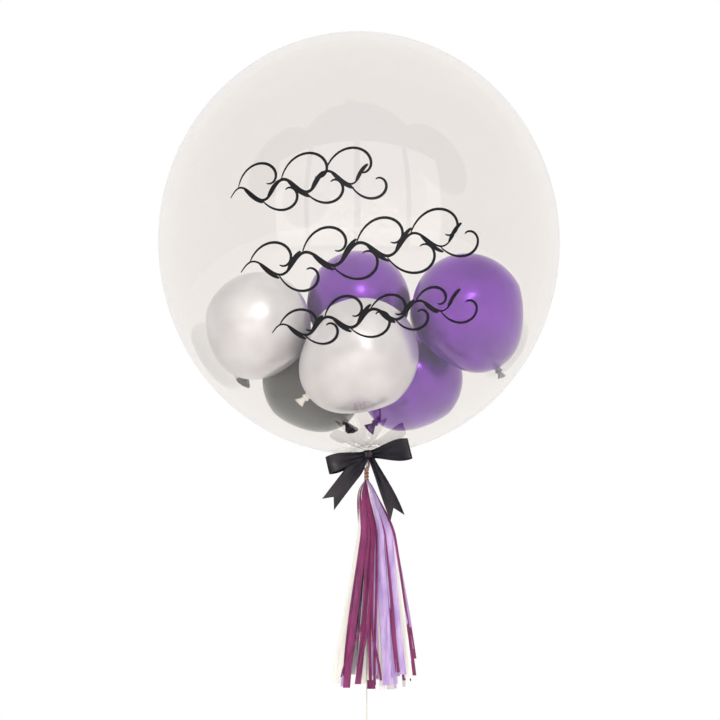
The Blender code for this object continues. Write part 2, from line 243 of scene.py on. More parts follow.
class Shape:
    """Vertices and faces gathered for one piece."""

    def __init__(self):
        self.verts = []
        self.faces = []

    def loft(self, rings, closed=False, caps=True):
        """Joins rings of points, one after another.

        A closed loft joins its last ring to its first. Otherwise caps closes each end with a face.
        """
        start = len(self.verts)
        count = len(rings[0])
        for ring in rings:
            self.verts.extend(ring)
        steps = len(rings) if closed else len(rings) - 1
        for i in range(steps):
            low = start + i * count
            high = start + (i + 1) % len(rings) * count
            for j in range(count):
                k = (j + 1) % count
                self.faces.append((low + j, low + k, high + k, high + j))
        if caps and not closed:
            self.faces.append(tuple(range(start, start + count)))
            last = start + (len(rings) - 1) * count
            self.faces.append(tuple(range(last + count - 1, last - 1, -1)))

    def tube(self, line, radius, sides, closed=False):
        """A round tube along a line of points, which meets its own start where it is closed."""
        rings = []
        side = None
        total = len(line)
        for i, point in enumerate(line):
            before = line[i - 1] if closed or i > 0 else point
            after = line[(i + 1) % total] if closed or i < total - 1 else point
            ahead = (after - before).normalized()
            if side is None:
                side = ahead.orthogonal().normalized()
            side = (side - ahead * side.dot(ahead)).normalized()
            third = ahead.cross(side)
            turns = [FULL_TURN * j / sides for j in range(sides)]
            rings.append([point + (side * math.cos(a) + third * math.sin(a)) * radius for a in turns])
        self.loft(rings, closed=closed)

    def sheet(self, rows, thickness):
        """A thin closed sheet through a grid of points, whose normals come from the grid."""
        wide = len(rows[0])
        rings = []
        for i, row in enumerate(rows):
            above = rows[max(i - 1, 0)]
            below = rows[min(i + 1, len(rows) - 1)]
            front, back = [], []
            for j, point in enumerate(row):
                along = below[j] - above[j]
                side = row[min(j + 1, wide - 1)] - row[max(j - 1, 0)]
                normal = along.cross(side).normalized() * thickness / 2
                front.append(point + normal)
                back.append(point - normal)
            rings.append(front + back[::-1])
        self.loft(rings)

    def piece(self, name, material, slot, replaces=()):
        """The finished piece: welded, facing out, shaded smooth, and riding on the model."""
        mesh = bpy.data.meshes.new(name)
        mesh.from_pydata([tuple(v) for v in self.verts], [], self.faces)
        work = bmesh.new()
        work.from_mesh(mesh)
        bmesh.ops.remove_doubles(work, verts=work.verts, dist=WELD_DISTANCE)
        bmesh.ops.dissolve_degenerate(work, edges=work.edges, dist=SPECK_LENGTH)
        bmesh.ops.recalc_face_normals(work, faces=work.faces)
        work.to_mesh(mesh)
        work.free()
        obj = bpy.data.objects.new(name, mesh)
        bpy.context.scene.collection.objects.link(obj)
        mesh.materials.append(material)
        mesh.shade_smooth()
        mesh.set_sharp_from_angle(angle=SHARP_ANGLE)
        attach(obj, "root")
        if replaces:
            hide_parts(*replaces)
        return obj


def principled(name, **values):
    """A new material and its Principled shader, with plain values on the shader."""
    material = bpy.data.materials.new(name)
    material.use_nodes = True
    shader = material.node_tree.nodes["Principled BSDF"]
    for socket, value in values.items():
        socket = socket.replace("_", " ")
        if isinstance(value, tuple):
            value = (*value, 1.0)
        shader.inputs[socket].default_value = value
    return material, shader


def mottle(material, shader, dark, light, scale, stretch=(1, 1, 1)):
    """Colour that wanders between two tones, over a cloud of the given scale."""
    nodes, links = material.node_tree.nodes, material.node_tree.links
    place = nodes.new("ShaderNodeTexCoord")
    mapping = nodes.new("ShaderNodeMapping")
    mapping.inputs["Scale"].default_value = stretch
    noise = nodes.new("ShaderNodeTexNoise")
    noise.inputs["Scale"].default_value = scale
    noise.inputs["Detail"].default_value = 4.0
    ramp = nodes.new("ShaderNodeValToRGB")
    ramp.color_ramp.elements[0].position = 0.32
    ramp.color_ramp.elements[0].color = (*dark, 1.0)
    ramp.color_ramp.elements[1].position = 0.68
    ramp.color_ramp.elements[1].color = (*light, 1.0)
    links.new(place.outputs["Object"], mapping.inputs["Vector"])
    links.new(mapping.outputs["Vector"], noise.inputs["Vector"])
    links.new(noise.outputs["Fac"], ramp.inputs["Fac"])
    links.new(ramp.outputs["Color"], shader.inputs["Base Color"])
    return mapping


def bump(material, shader, mapping, scale, depth, strength):
    """Fine relief from a second cloud in the same place."""
    nodes, links = material.node_tree.nodes, material.node_tree.links
    noise = nodes.new("ShaderNodeTexNoise")
    noise.inputs["Scale"].default_value = scale
    noise.inputs["Detail"].default_value = 3.0
    relief = nodes.new("ShaderNodeBump")
    relief.inputs["Distance"].default_value = depth
    relief.inputs["Strength"].default_value = strength
    links.new(mapping.outputs["Vector"], noise.inputs["Vector"])
    links.new(noise.outputs["Fac"], relief.inputs["Height"])
    links.new(relief.outputs["Normal"], shader.inputs["Normal"])


def film_material():
    """Clear stretched film, see-through by plain values alone."""
    material, _ = principled("clear_film", Base_Color=(0.915, 0.892, 0.872), Roughness=0.0,
                             IOR=1.47, Transmission_Weight=1.0)
    return material


def latex_material(name, dark, light, metallic, roughness):
    """Stretched latex, with a soft shine under a thin smooth skin."""
    material, shader = principled(name, Metallic=metallic, Roughness=roughness,
                                  Coat_Weight=0.35, Coat_Roughness=0.12)
    mapping = mottle(material, shader, dark, light, 22.0)
    bump(material, shader, mapping, 900.0, 0.00002, 0.08)
    return material


def vinyl_material():
    """Thin black vinyl, nearly dull."""
    material, shader = principled("black_vinyl", Roughness=0.45, Specular_IOR_Level=0.15)
    mottle(material, shader, (0.004, 0.004, 0.006), (0.009, 0.009, 0.011), 90.0)
    return material


def satin_material():
    """Black satin, with a fine weave and a faintly rosy shine."""
    material, shader = principled("black_satin", Roughness=0.34, Sheen_Weight=0.02,
                                  Sheen_Roughness=0.4, Specular_IOR_Level=0.34,
                                  Specular_Tint=(1.0, 0.86, 0.84))
    mapping = mottle(material, shader, (0.0022, 0.0032, 0.0075), (0.0055, 0.0065, 0.012), 60.0)
    bump(material, shader, mapping, 2600.0, 0.00006, 0.35)
    return material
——
**WRITTEN INSTRUCTION:**
Copy exactly the lines that run from the first line of the data to the line containing "one after another.", please, with both ends included and nothing else.

**FINAL RESULT:**
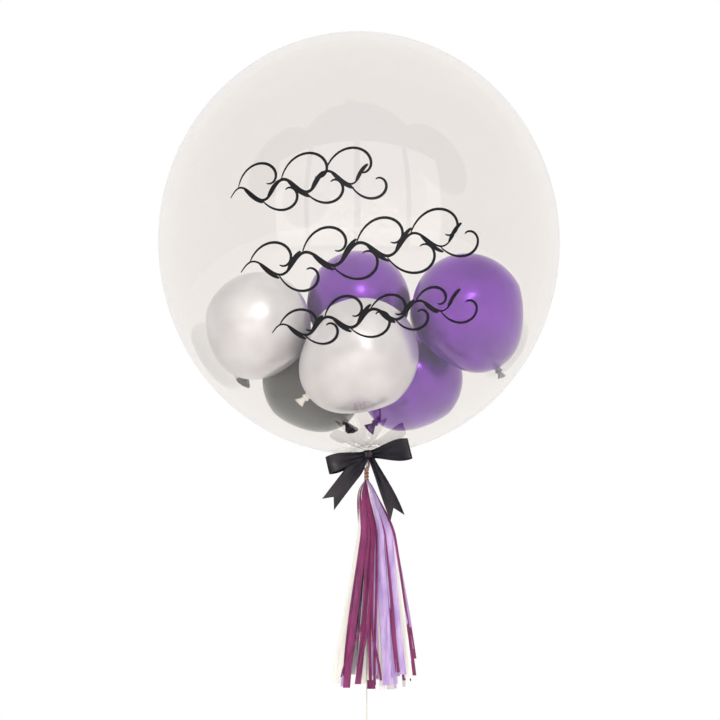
The Blender code for this object continues. Write part 2, from line 243 of scene.py on. More parts follow.
class Shape:
    """Vertices and faces gathered for one piece."""

    def __init__(self):
        self.verts = []
        self.faces = []

    def loft(self, rings, closed=False, caps=True):
        """Joins rings of points, one after another.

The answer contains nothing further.